Why can’t a rod laser reach 300W cleanly? Heat flows radially out of a rod, creating strong gradients and a thermal lens that bends and degrades the beam as power rises. That caps a rod’s usable power relatively early, so rod-based ultrafast amplifiers struggle to reach the hundreds of watts while keeping good beam quality.
Slab vs thin-disk vs rod — what’s the difference? A rod is simple but limited by radial thermal lensing. A thin disk has axial heat flow and minimal lensing, scaling to multi-kilowatt power but with complexity and heavy patenting. A slab uses a large surface-to-volume ratio for efficient cooling and good beam quality in the 100W to kilowatt range.
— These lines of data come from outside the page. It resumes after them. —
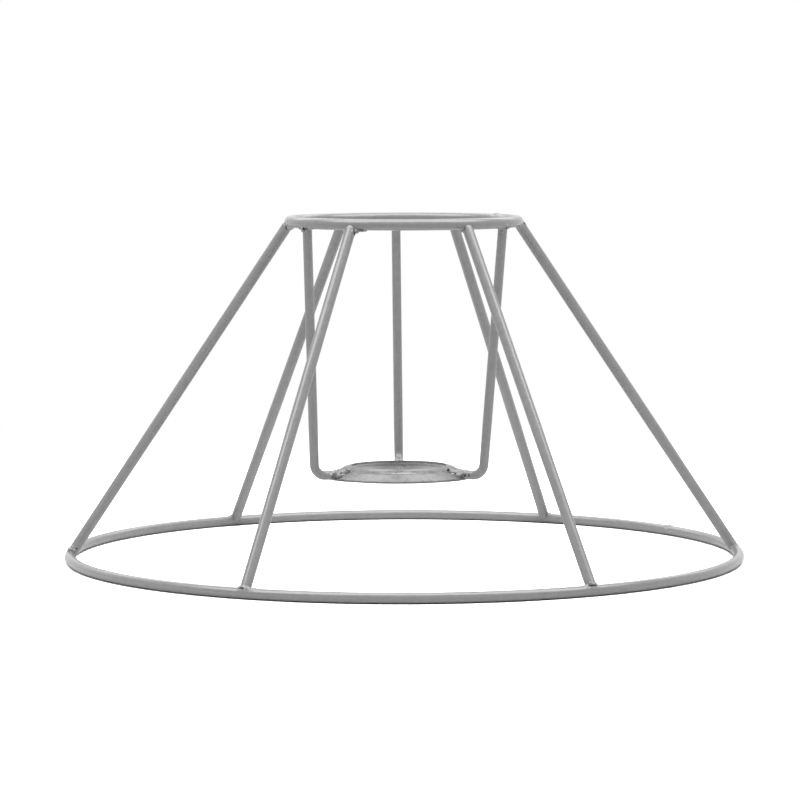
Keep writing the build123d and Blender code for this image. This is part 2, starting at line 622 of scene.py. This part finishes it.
def new_paint(name):
    """Start a material."""
    return Finish(bpy.data.materials.new(name))


def grey(level):
    """A neutral colour."""
    return (level, level, level, 1.0)


def dress(piece, material):
    """Give a piece one material."""
    piece.data.materials.clear()
    piece.data.materials.append(material)


class WeldSettings(bpy.types.PropertyGroup):
    """How the welds flowed and set."""

    strut_wire: FloatProperty(
        name="Strut wire", description="Diameter of the struts", default=0.0031, unit="LENGTH"
    )
    arm_wire: FloatProperty(
        name="Arm wire", description="Diameter of the arms", default=0.0027, unit="LENGTH"
    )
    dome_setback: FloatProperty(
        name="Dome setback",
        description="From a ring to a strut's rounded end",
        default=0.0018,
        unit="LENGTH",
    )
    reach: FloatProperty(
        name="Reach", description="How far a weld's core runs along the ring", default=0.004, unit="LENGTH"
    )
    strut_reach: FloatProperty(
        name="Strut reach", description="How far it runs down a strut's head", default=0.004, unit="LENGTH"
    )
    wire_reach: FloatProperty(
        name="Wire reach", description="How far it runs along the other wires", default=0.005, unit="LENGTH"
    )
    grain: FloatProperty(
        name="Grain", description="Fineness of the welds' skin", default=0.00013, unit="LENGTH"
    )
    undercut: FloatProperty(
        name="Undercut",
        description="Depth of the welds' cores under the paint",
        default=0.00006,
        unit="LENGTH",
    )
    ripple_size: FloatProperty(
        name="Ripple size", description="Width of the ripples", default=0.0007, unit="LENGTH"
    )
    ripple_height: FloatProperty(
        name="Ripple height", description="Height of the ripples", default=0.0004, unit="LENGTH"
    )
    pit_depth: FloatProperty(
        name="Pit depth", description="Depth of the sooty pits", default=0.00006, unit="LENGTH"
    )
    flow: IntProperty(name="Flow", description="How far the metal flowed together", default=4)


class PressingSettings(bpy.types.PropertyGroup):
    """Ring pressed from sheet."""

    sheet: FloatProperty(name="Sheet", description="Thickness of the sheet", default=0.0007, unit="LENGTH")
    edge: FloatProperty(
        name="Edge", description="Rounding of the sheared edges", default=0.00014, unit="LENGTH"
    )
    steps: IntProperty(
        name="Steps", description="Faces round the ring, before they are smoothed", default=96
    )
    lift: FloatProperty(
        name="Lift", description="How far it sits over its nominal height", default=0.0002, unit="LENGTH"
    )
    lean: FloatProperty(
        name="Lean", description="Its lean towards the back", default=radians(0.4), subtype="ANGLE"
    )
    warp: FloatProperty(
        name="Warp", description="How uneven the press left it", default=0.00012, unit="LENGTH"
    )
    burn: FloatProperty(
        name="Burn", description="How rough the welding left it", default=0.00022, unit="LENGTH"
    )
    burn_reach: FloatProperty(
        name="Burn reach",
        description="How far round a toe the sheet is rough",
        default=0.0065,
        unit="LENGTH",
    )


class FinishSettings(bpy.types.PropertyGroup):
    """Paint on the wires and on the pressed ring."""

    paint_grey: FloatProperty(name="Paint", description="Lightness of the paint on the wires", default=0.3)
    pressing_grey: FloatProperty(
        name="Pressing", description="Lightness of the paint on the pressed ring", default=0.21
    )
    pressing_metal: FloatProperty(
        name="Pressing metal", description="How metallic its paint looks", default=0.8
    )
    pressing_roughness: FloatProperty(
        name="Pressing roughness", description="Roughness of its paint", default=0.3
    )
    gloss: FloatProperty(name="Gloss", description="Strength of the paint's reflections", default=1.0)
    # Height of the painted shade along the edge that stands on the floor, which stands in for the contact
    # shadow there.
    roughness: FloatProperty(name="Roughness", description="Roughness of the paint", default=0.21)
    contact_shade_height: FloatProperty(
        name="Scuff height",
        description="Height of the rubbed edge it stands on",
        default=0.0003,
        unit="LENGTH",
    )
    spatter_reach: FloatProperty(
        name="Spatter reach",
        description="How far the welds spattered the sheet",
        default=0.0105,
        unit="LENGTH",
    )
    spatter_core: FloatProperty(
        name="Spatter core", description="How far the spatter is thick", default=0.004, unit="LENGTH"
    )


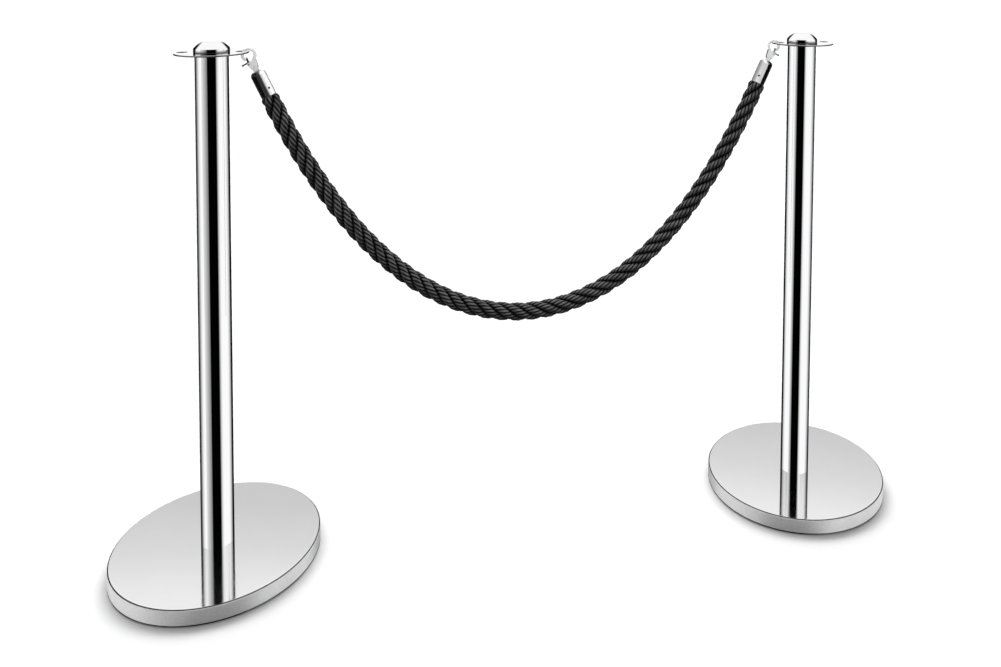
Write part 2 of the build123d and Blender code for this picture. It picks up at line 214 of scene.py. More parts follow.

Does high power reduce beam quality? It can, if the heat is not managed. Temperature gradients in the gain medium cause thermal lensing that degrades beam quality as power rises. A well-designed amplifier architecture suppresses those gradients, which is why two lasers at the same average power can have very different beam quality.
What limits the power of an ultrafast laser? Heat, more than pump energy. Beyond a point, the heat deposited in the gain medium distorts the beam faster than added pump buys usable power. The amplifier geometry — how it extracts and shapes heat flow — sets the practical ceiling on power with good beam quality.
Why does thermal management matter for high-power lasers? Because the usable output is limited by beam quality, and beam quality is limited by heat. Efficient thermal management lets a laser deliver high average power without the thermal lensing that would otherwise distort the beam. It is the core engineering problem behind any high-power ultrafast source.
Are two 300W lasers the same? Not necessarily. Two lasers can match on average power yet differ in beam quality at full power and in long-term reliability, both of which depend on the amplifier architecture and engineering. The watt number alone does not tell you how usable or durable the power is.